Some good comments about this on hacker news Google Prediction API.

Jason said...

Some more interesting and related articles:

- An image for AWS called Cloud1305- Machine Learning On Demand that provides a range of machine learning algorithms ready to run.
- A web service called predict.i2pi that provides a machine learning web service backed by a range of machine learning algorithms in R (see this post for more details).
- A tutorial entitled Parallel Machine Learning for Hadoop/Mapreduce – A Python Example
- An interview with a guy from FlightCaster that uses machine learning to predict which flights will be late entitled How FlightCaster Squeezes Predictions from Flight Data

Jason said...

face recognition, a specific form of a machine learning service (pattern recognition, feature extraction, and classification): http://developers.face.com/

there are two clear paths here: domains applications with applied machine learning services (like face) and infrastructure services to do it all yourself (like google)

Marcin Wojnarski said...

Jason, thanks for the post and for mentioning TunedIT. I'd like to clarify that challenges are not primary functionality of TunedIT - Research part is equally important as challenges and actually it was the first one, in the very beginning of the system development. Maybe challenges are more visible, because - what's worth to notice - they're the most enjoyable form of making research in machine learning. :)
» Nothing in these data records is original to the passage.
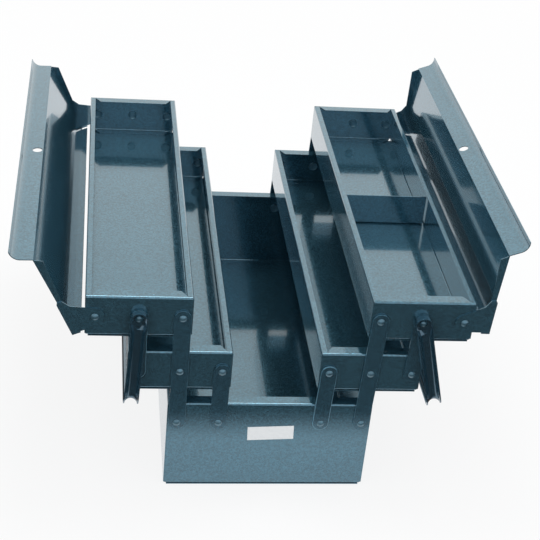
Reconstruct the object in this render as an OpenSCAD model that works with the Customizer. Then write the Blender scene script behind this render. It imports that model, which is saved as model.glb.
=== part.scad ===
// Cantilever tool box of folded sheet steel. A deep base carries two trays on each side,
// held by flat parallel links, and each upper tray has a hinged lid and a swinging handle.
// X runs across the box, Y along it and Z up. The origin is the middle of the base underside.

/* [Box] */
// outside width of the base box
base_w = 200; // [170:1:240]
// length of the base and of the trays
box_l = 434; // [320:1:560]
// height of the base box
base_h = 100; // [85:1:140]
// height of each tray
tray_h = 43; // [38:0.5:60]
// thickness of the folded sheet
sheet_t = 1; // [0.8:0.1:1.4]
// outside radius of the sheet's bends
bend_r = 2.2; // [1.6:0.1:2.6]
// radius of the lower corners of the end plates
plate_r = 3; // [2:0.1:5]
// gap between the two tray stacks when they are folded in
centre_gap = 1.4; // [1:0.1:4]
// how far a folded tray stays inside the side of the base
side_gap = 0.3; // [0.1:0.1:1]

/* [Rims] */
// inward fold along the top of each long wall
wall_fold = 5.7; // [4:0.1:8]
// inward fold along the top of each end plate
end_fold = 12.3; // [8:0.1:16]
// inward fold of each end plate on the floor
foot_fold = 10; // [6:0.5:14]
// the long folds stop this far short of the ends
fold_stop = 2.6; // [1.5:0.1:5]
// length over which the ends of the end folds taper
fold_taper = 5.3; // [3:0.1:8]
// depth at which that taper starts
taper_start = 3.7; // [2.8:0.1:6]

/* [Links] */
// length of the pivot line from a rim down to the rivets
rivet_drop = 21.4; // [18:0.1:24]
// distance from a tray wall to its outermost rivets
rivet_inset = 9.2; // [8.6:0.1:14]
// free height between stacked trays when folded
stack_gap = 1.5; // [0.8:0.1:3]
// width of the link bars
link_w = 16; // [12:0.5:17]
// thickness of the link bars
link_t = 1.6; // [1:0.1:2.4]
// outward lean of the left links
left_lean = 0; // [-1:0.1:3]
// outward lean of the right links
right_lean = 2.2; // [-1:0.1:3]

/* [Rivets] */
// radius of the rivet shanks
shank_r = 2.4; // [2:0.1:3]
// radius of the rivet heads
head_r = 3.7; // [3.4:0.1:5]
// height of the domed heads
head_h = 2; // [1.4:0.1:2.2]
// radius of the turned-over tails
tail_r = 5; // [4.2:0.1:5.6]
// height of the turned-over tails
tail_h = 1.4; // [0.8:0.1:2]

/* [Lids] */
// thickness of the lid sheet
lid_t = 0.8; // [0.6:0.1:1]
// width of the lid panel from its outer corner to the lip
panel_w = 86; // [80:0.1:86]
// height of the lid corner above the tray rim
lid_rise = 5; // [4:0.1:8]
// height of the short skirt outside the tray
skirt_h = 8.3; // [6:0.1:12]
// free length between the skirt and each ear
skirt_gap = 4.5; // [2:0.5:10]
// distance from the outer corner to the crease along the panel
crease_at = 35; // [28:1:42]
// depth of the crease
crease_h = 1.2; // [0.4:0.1:2]
// slope of the closed panel
panel_slope = 2.3; // [2.3:0.1:4]
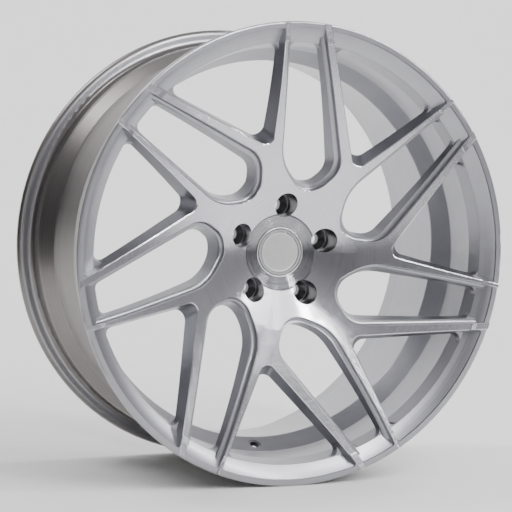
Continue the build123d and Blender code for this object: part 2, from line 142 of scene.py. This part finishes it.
class Finish:
    """A material with one Principled shader, and a method that adds any other node to it."""

    def __init__(self, name):
        self.material = bpy.data.materials.new(name)
        self.material.use_nodes = True
        self.tree = self.material.node_tree
        self.surface = self.tree.nodes["Principled BSDF"]
        place = self.tree.nodes.new("ShaderNodeTexCoord")
        self.place = place.outputs["Object"]
        split = self.tree.nodes.new("ShaderNodeSeparateXYZ")
        self.tree.links.new(self.place, split.inputs[0])
        self.x, self.y, self.z = (Value(self, split.outputs[i]) for i in range(3))

    def off_axis(self):
        """Distance from the wheel's axis."""
        return (self.x * self.x + self.z * self.z).root()

    def add(self, kind, settings, inputs, output=0):
        node = self.tree.nodes.new(kind)
        for name, setting in settings.items():
            setattr(node, name, setting)
        for name, value in inputs.items():
            self.join(value, node.inputs[name])
        return Value(self, node.outputs[output])

    def join(self, value, socket):
        if isinstance(value, Value):
            self.tree.links.new(value.socket, socket)
        elif isinstance(value, bpy.types.NodeSocket):
            self.tree.links.new(value, socket)
        else:
            socket.default_value = value

    def blend(self, share, first, second):
        """Colour between two colours."""
        settings = {"data_type": "RGBA"}
        return self.add("ShaderNodeMix", settings, {0: share, 6: first, 7: second}, output=2)

    def vector(self, x, y, z):
        return self.add("ShaderNodeCombineXYZ", {}, {0: x, 1: y, 2: z})

    def move(self, operation, first, second, output=0):
        inputs = {0: first, 1: second}
        return self.add("ShaderNodeVectorMath", {"operation": operation}, inputs, output)

    def noise(self, where, scale, detail):
        inputs = {"Vector": where, "Scale": scale, "Detail": detail}
        return self.add("ShaderNodeTexNoise", {}, inputs)

    def bump(self, strength, distance, **inputs):
        """Fine relief, which goes on top of any Normal it is given."""
        inputs.update(Strength=strength, Distance=distance)
        self.set(Normal=self.add("ShaderNodeBump", {}, inputs))

    def set(self, **inputs):
        for name, value in inputs.items():
            self.join(value, self.surface.inputs[name.replace("_", " ")])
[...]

As to the main topic of your post, release of Google API is indeed a very important event in the ML world. I wonder how this will work in practice, because for me it seems that the most difficult part of making ML applications is not the technical stuff (launching a training procedure), but rather to gain enough understanding of the problem to know how to approach it, e.g. problem formulation, what data should be on input, ways of preprocessing etc. Google API can't answer these types of questions, so the user should anyway be skilled enough in ML to know what he expects from the API. Cheers.